News & information

Four postal unions express ‘strong opposition’ to Senate bill

The four postal unions—the National Association of Letter Carriers, the American Postal Workers Union, the National Rural Letter Carriers’ Association and the National Postal Mail Handlers Union—sent on Jan. 27 a joint letter to members of the Senate committee with U.S. Postal Service oversight, the Homeland Security and Governmental Affairs Committee, expressing “strong opposition” to an amended version of Senate bill S. 1486 and urging senators to oppose the bill when it is considered by the committee on Wednesday, Jan. 29.

The substitute bill was issued on Jan. 23 by Sen. Tom Carper (D-DE) and Sen. Tom Coburn (R-OK), the authors of the original bill, and it retains many of the negative features of the original bill and adds new provisions “that are totally unfair and unnecessary,” the letter says. One of the new provisions would require the USPS to pre-fund $17 billion in future workers’ compensation expenses.

The letter was signed by NALC President Fredric Rolando, APWU President Mark Dimondstein, NPMHU President John Hegarty and NRLCA President Jeannette Dwyer.

Although they noted that the Postal Service posted an operating profit of $623 million in 2013 and is projecting a $1.1 billion operating profit this year, the union presidents acknowledged that “the Postal Service needs serious reform.”

Reform is needed to deal with both negative and positive technological change, they said, and to overcome the crushing burden to pre-fund future retiree health benefits. The pre-funding mandate, which was imposed by the 2006 Postal Accountability and Enhancement Act, was directly responsible for more than 80 percent of deficits reported between 2007 and 2013, the letter notes.

Following the introduction of the original version of S. 1486, the letter points out, the postal unions “offered the Committee an alternative package of reforms that would strengthen the Postal Service without damaging and self-defeating service cuts, and without unfair measures directed at postal employees.”

“We hoped that the newest version of S. 1486 would embrace these reforms, restoring the Postal Service to profitability and viability for years and years to come,” they wrote.

Although the substitute bill adopted many of the reforms the unions proposed, “It retains the service cuts and employee hits contained in the original bill,” the union presidents said.

“The substitute merely delays the proposed service and job cuts, but does not eliminate them. Indeed, delaying service standard reductions two years will not prevent the damage they will do to the quality of our service, which will simply drive business away; and setting an arbitrary mail-volume trigger of 140 billion pieces for the elimination of Saturday delivery will not make degrading our last-mile delivery network a more sensible business strategy for this most important public service,” the letter said.

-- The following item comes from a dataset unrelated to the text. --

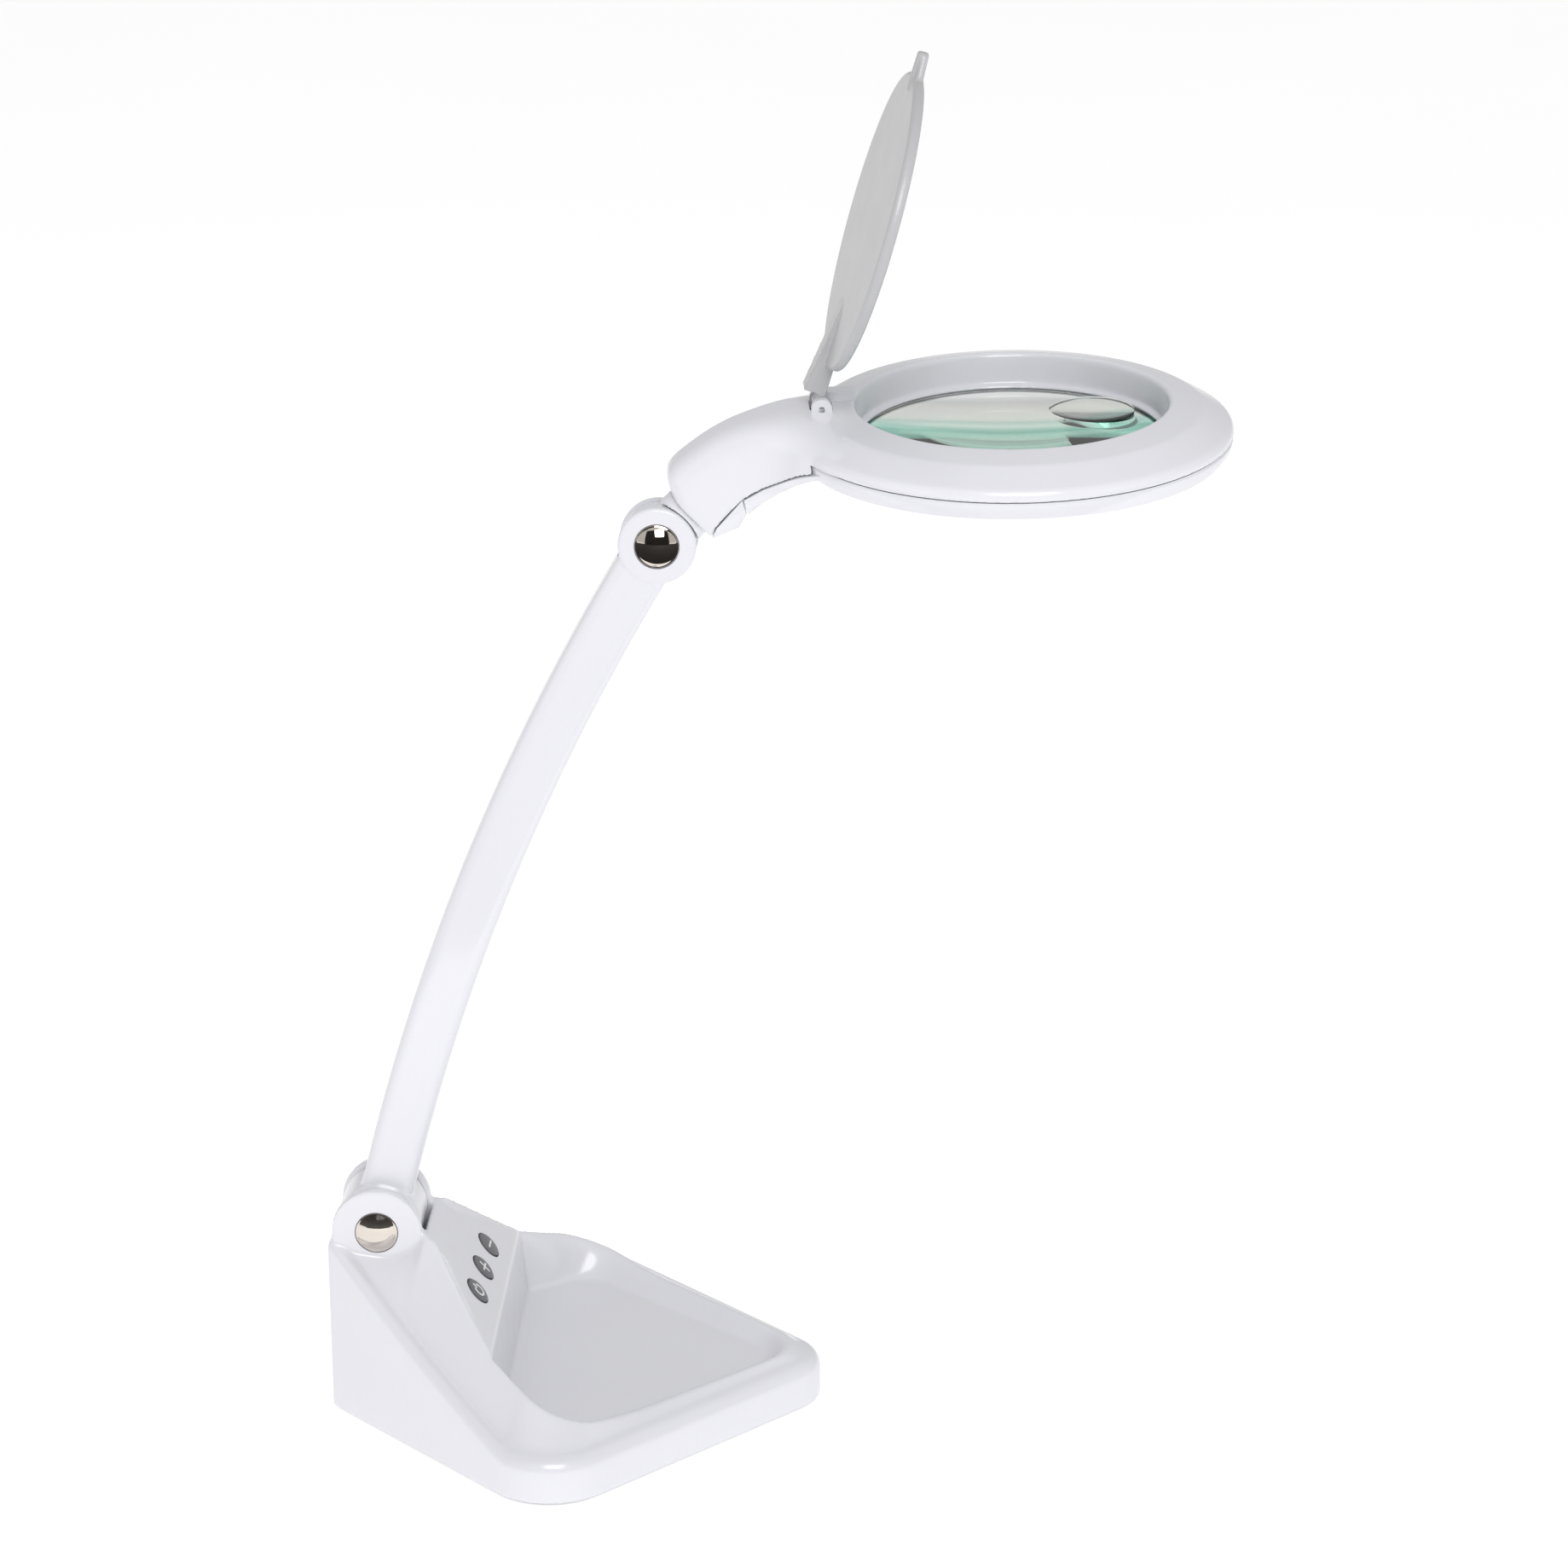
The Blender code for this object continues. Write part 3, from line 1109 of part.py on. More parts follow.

“At a time when the demand for date-specific marketing and for same-day and next-day delivery service is growing, and at a time when and we are introducing Sunday service, legislated service cuts that would eliminate Saturday delivery, slow delivery times and reduce the demand for mail make no sense,” the union presidents wrote.

The substitute bill also retains unfair government-wide Federal Employees Compensation Act (FECA) reforms that do not belong in a postal bill, they noted.

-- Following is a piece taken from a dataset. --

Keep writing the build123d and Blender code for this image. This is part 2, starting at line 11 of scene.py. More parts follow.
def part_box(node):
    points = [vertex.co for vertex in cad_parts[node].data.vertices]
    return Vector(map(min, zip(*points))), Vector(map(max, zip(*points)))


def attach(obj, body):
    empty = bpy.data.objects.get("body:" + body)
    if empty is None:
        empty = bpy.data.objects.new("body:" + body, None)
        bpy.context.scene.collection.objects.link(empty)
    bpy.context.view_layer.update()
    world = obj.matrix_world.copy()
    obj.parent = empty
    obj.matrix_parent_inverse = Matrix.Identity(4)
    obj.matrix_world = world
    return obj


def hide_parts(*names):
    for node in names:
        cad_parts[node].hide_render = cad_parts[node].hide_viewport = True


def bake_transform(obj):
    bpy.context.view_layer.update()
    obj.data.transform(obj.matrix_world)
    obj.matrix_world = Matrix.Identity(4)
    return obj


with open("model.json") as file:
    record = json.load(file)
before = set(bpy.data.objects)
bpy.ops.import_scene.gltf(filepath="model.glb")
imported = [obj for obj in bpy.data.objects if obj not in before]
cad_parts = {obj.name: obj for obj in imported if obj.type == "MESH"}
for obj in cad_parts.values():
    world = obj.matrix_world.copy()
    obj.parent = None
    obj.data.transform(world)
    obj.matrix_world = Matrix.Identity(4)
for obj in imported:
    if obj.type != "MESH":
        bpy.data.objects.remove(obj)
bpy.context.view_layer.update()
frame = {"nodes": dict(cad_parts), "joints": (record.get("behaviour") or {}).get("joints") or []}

“Finally, it adds new burdens such as the mandate to pre-fund future workers compensation benefits.  No company or agency in America faces such an unreasonable burden. Even with the proposed $1 billion profit trigger for FECA pre-funding, the Postal Service will once again face a discriminatory funding burden," they wrote.

“In view of the foregoing, we urge you to vote against the substitute to S. 1486 as drafted at the mark-up on Wednesday,” they wrote.  “We regret that a more-limited, less-damaging bill is not being considered.  But we pledge to work with all of you for postal reform that will strengthen the national treasure that is the U.S. Postal Service.”